■ **Extracted entries**:
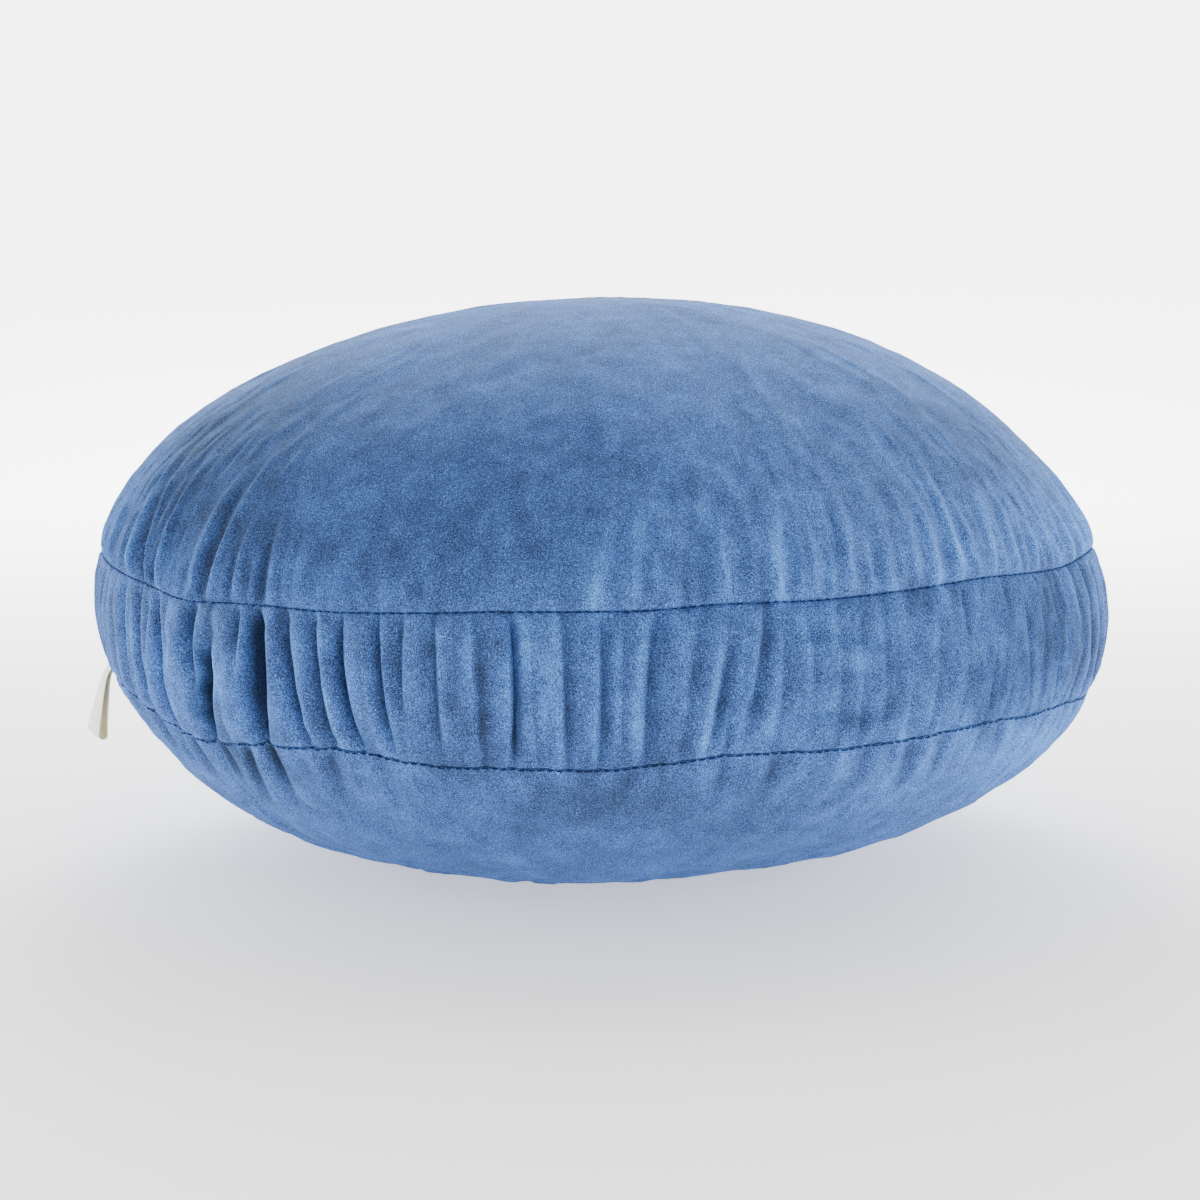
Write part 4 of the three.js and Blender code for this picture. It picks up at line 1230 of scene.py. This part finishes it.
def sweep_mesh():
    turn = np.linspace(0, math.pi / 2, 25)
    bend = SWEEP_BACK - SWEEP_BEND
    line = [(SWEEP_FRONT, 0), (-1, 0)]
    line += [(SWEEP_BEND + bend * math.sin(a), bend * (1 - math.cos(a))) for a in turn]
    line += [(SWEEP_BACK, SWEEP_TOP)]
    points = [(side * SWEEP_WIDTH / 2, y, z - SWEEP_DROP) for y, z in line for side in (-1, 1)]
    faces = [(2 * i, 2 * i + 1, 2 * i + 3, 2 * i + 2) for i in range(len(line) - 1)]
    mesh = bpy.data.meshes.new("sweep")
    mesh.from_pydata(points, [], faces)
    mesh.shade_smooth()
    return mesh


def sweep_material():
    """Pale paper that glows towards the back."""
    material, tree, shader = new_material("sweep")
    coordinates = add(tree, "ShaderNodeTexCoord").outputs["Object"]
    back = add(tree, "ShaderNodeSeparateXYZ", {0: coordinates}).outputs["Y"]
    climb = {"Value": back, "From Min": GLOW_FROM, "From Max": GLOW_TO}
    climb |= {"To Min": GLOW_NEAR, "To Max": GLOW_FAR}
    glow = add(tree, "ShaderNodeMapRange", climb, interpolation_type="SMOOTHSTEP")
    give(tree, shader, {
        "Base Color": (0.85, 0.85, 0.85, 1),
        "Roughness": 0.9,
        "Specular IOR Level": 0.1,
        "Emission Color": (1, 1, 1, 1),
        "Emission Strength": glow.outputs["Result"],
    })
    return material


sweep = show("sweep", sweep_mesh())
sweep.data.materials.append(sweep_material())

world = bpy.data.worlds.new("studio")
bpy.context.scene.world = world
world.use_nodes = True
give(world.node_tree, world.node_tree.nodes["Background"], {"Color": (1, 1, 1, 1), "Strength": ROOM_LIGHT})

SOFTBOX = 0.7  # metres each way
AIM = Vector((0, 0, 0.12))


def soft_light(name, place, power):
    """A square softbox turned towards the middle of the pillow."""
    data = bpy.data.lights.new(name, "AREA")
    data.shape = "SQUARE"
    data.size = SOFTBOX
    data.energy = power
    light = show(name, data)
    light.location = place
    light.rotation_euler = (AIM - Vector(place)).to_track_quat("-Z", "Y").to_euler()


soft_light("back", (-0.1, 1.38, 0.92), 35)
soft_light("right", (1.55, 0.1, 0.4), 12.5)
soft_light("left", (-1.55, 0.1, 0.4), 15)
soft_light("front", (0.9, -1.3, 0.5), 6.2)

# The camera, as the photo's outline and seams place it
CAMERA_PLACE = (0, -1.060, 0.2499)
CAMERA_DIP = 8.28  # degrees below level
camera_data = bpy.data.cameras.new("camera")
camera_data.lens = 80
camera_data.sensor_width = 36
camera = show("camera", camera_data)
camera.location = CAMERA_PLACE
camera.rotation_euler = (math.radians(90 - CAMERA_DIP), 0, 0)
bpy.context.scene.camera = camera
* * *
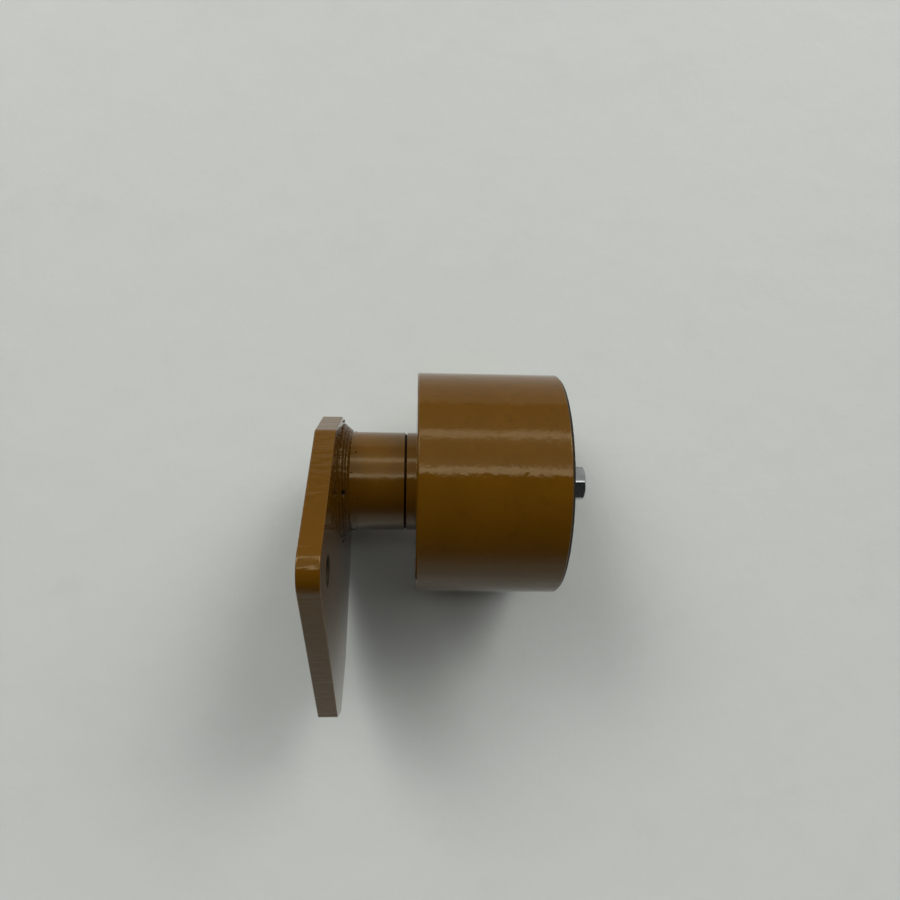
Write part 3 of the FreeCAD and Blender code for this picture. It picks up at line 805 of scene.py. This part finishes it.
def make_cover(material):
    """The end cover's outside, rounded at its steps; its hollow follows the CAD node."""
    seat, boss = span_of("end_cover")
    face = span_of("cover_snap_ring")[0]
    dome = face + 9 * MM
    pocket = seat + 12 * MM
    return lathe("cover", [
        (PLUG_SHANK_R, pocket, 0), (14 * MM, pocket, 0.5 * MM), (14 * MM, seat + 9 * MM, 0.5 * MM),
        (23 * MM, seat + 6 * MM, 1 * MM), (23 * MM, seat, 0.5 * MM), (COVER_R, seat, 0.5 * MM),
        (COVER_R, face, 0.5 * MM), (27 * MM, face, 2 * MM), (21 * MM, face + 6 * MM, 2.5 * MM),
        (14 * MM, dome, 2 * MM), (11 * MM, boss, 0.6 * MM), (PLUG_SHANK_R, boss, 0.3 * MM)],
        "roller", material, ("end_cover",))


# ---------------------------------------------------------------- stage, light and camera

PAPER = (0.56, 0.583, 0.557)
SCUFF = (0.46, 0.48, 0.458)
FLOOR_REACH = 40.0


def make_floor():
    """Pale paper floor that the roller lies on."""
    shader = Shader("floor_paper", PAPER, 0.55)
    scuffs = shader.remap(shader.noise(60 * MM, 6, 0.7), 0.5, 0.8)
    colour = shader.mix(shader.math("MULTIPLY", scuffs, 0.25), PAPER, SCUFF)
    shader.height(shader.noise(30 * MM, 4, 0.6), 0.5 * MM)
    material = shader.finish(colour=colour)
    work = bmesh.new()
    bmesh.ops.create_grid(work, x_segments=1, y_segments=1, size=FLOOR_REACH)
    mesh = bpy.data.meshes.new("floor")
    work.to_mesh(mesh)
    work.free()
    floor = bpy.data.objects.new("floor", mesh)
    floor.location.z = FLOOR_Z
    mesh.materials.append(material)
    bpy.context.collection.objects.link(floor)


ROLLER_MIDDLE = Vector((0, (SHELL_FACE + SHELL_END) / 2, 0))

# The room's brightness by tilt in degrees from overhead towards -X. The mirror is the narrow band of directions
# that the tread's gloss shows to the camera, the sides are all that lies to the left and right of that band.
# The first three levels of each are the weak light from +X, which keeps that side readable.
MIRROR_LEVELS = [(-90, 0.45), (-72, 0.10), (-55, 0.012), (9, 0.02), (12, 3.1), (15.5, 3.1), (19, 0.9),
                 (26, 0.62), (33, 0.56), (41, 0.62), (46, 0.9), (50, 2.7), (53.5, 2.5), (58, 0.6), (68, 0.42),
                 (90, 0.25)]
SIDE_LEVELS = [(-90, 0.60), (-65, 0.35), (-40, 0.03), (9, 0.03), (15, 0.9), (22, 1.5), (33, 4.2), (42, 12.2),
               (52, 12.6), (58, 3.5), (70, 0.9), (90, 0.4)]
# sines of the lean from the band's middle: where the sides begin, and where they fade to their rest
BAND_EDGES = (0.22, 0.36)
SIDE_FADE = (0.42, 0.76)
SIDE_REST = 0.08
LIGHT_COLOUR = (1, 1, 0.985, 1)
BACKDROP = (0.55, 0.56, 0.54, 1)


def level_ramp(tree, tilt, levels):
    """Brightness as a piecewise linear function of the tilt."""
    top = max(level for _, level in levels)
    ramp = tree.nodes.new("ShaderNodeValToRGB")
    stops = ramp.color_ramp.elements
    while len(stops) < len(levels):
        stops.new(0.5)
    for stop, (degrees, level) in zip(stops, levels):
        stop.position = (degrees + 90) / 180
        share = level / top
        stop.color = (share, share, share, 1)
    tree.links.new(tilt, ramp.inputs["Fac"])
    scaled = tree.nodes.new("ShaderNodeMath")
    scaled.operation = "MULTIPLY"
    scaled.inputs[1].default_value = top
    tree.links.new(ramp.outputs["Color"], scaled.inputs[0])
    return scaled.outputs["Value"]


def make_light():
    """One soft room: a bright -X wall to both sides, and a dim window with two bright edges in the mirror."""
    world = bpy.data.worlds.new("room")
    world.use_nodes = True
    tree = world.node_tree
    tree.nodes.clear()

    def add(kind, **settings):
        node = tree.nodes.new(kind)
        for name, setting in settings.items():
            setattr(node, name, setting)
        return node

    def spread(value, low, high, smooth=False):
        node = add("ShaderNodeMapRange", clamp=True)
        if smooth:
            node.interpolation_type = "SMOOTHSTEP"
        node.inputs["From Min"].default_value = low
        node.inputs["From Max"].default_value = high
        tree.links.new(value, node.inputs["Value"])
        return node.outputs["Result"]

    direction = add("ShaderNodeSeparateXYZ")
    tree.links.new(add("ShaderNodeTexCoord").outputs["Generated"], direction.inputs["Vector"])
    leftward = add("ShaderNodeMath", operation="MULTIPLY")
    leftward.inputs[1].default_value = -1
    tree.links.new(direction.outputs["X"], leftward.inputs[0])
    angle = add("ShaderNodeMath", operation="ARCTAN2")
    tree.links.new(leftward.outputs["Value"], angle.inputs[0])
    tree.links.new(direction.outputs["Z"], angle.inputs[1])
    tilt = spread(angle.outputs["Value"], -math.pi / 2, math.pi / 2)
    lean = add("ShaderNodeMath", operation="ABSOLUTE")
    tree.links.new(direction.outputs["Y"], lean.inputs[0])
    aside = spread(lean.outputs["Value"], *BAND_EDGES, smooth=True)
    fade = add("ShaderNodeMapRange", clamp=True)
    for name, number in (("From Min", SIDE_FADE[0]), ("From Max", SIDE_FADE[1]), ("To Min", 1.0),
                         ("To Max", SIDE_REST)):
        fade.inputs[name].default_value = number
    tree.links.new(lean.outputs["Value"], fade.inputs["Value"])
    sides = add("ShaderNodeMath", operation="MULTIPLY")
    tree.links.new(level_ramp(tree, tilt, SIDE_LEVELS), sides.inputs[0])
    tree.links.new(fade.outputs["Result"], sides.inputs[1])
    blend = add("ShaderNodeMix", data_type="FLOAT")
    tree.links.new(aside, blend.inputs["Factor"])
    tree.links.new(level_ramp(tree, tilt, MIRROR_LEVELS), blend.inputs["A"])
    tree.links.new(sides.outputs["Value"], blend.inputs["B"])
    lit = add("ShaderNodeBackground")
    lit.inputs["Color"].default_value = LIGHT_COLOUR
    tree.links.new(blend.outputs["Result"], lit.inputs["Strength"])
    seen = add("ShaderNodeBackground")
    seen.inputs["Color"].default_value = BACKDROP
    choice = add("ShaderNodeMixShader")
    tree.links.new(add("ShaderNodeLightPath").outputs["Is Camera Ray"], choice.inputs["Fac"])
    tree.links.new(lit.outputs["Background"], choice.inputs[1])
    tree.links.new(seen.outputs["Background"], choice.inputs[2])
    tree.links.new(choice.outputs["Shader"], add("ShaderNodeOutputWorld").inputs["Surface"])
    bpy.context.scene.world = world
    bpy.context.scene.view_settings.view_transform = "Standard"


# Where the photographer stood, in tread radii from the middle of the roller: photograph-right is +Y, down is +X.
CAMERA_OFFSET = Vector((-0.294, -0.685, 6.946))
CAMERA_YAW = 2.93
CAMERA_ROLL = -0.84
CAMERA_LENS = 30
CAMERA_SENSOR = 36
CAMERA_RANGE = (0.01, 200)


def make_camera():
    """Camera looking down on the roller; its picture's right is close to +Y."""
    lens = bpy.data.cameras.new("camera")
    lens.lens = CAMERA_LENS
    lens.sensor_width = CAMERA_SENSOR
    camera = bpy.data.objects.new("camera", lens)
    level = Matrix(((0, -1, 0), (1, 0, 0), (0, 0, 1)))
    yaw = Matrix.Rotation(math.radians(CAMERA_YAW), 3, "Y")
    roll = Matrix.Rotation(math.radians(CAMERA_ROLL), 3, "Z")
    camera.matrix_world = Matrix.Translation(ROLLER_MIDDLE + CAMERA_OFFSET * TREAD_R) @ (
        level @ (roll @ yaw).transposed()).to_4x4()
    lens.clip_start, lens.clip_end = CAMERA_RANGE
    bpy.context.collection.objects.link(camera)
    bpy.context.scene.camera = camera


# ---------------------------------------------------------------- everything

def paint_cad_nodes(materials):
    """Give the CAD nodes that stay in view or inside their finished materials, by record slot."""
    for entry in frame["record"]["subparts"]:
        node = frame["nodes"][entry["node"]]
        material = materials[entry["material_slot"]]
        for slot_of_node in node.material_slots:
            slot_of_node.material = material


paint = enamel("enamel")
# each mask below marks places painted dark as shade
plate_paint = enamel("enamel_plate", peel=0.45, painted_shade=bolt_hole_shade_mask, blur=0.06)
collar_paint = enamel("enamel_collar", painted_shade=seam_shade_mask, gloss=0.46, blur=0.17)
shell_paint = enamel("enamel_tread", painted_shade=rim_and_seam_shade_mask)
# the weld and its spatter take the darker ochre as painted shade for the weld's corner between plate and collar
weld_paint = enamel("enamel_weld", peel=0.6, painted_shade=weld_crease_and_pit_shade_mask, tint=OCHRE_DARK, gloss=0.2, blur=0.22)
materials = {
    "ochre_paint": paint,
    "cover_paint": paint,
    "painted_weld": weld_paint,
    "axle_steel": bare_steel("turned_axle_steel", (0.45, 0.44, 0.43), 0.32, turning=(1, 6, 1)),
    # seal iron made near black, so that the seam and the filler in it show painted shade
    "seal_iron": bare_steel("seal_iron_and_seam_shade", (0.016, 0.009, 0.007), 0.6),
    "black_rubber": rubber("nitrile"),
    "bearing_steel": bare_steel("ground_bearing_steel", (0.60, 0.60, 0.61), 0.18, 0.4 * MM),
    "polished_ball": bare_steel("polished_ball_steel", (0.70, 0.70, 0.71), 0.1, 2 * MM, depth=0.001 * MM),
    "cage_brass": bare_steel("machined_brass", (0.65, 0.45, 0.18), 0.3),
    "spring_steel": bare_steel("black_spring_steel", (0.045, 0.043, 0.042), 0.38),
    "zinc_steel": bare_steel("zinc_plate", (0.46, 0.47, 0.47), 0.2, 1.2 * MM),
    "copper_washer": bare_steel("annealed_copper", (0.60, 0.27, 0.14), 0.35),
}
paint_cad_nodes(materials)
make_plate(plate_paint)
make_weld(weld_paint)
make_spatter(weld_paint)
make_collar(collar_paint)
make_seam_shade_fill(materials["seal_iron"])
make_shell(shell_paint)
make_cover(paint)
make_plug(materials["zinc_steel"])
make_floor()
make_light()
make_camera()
--
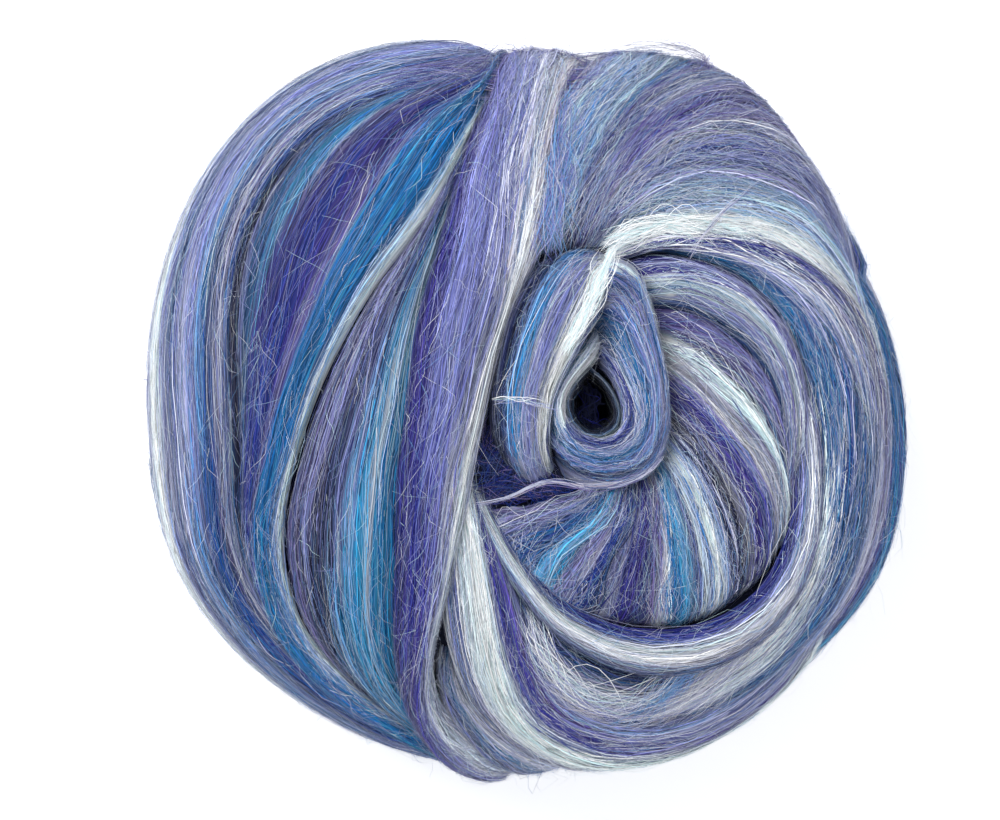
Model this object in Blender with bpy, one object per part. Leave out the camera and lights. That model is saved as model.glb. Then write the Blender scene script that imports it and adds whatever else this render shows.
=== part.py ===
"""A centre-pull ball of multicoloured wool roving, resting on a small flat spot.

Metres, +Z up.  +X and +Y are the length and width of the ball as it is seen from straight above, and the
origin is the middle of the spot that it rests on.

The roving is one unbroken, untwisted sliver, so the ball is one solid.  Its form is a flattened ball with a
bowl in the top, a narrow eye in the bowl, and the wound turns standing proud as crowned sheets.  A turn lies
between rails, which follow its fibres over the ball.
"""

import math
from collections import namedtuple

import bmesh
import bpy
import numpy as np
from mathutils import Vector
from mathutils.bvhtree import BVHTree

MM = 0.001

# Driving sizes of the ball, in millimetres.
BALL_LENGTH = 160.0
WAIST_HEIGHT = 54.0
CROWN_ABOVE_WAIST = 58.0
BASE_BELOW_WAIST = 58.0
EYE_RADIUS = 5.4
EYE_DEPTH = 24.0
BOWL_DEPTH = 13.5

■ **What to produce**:
Take the line containing "Model this object" and the line containing "BOWL_DEPTH = 13.5". Write out both and all lines between, exactly, and nothing more.

■ **Result**:
Model this object in Blender with bpy, one object per part. Leave out the camera and lights. That model is saved as model.glb. Then write the Blender scene script that imports it and adds whatever else this render shows.
=== part.py ===
"""A centre-pull ball of multicoloured wool roving, resting on a small flat spot.

Metres, +Z up.  +X and +Y are the length and width of the ball as it is seen from straight above, and the
origin is the middle of the spot that it rests on.

The roving is one unbroken, untwisted sliver, so the ball is one solid.  Its form is a flattened ball with a
bowl in the top, a narrow eye in the bowl, and the wound turns standing proud as crowned sheets.  A turn lies
between rails, which follow its fibres over the ball.
"""

import math
from collections import namedtuple

import bmesh
import bpy
import numpy as np
from mathutils import Vector
from mathutils.bvhtree import BVHTree

MM = 0.001

# Driving sizes of the ball, in millimetres.
BALL_LENGTH = 160.0
WAIST_HEIGHT = 54.0
CROWN_ABOVE_WAIST = 58.0
BASE_BELOW_WAIST = 58.0
EYE_RADIUS = 5.4
EYE_DEPTH = 24.0
BOWL_DEPTH = 13.5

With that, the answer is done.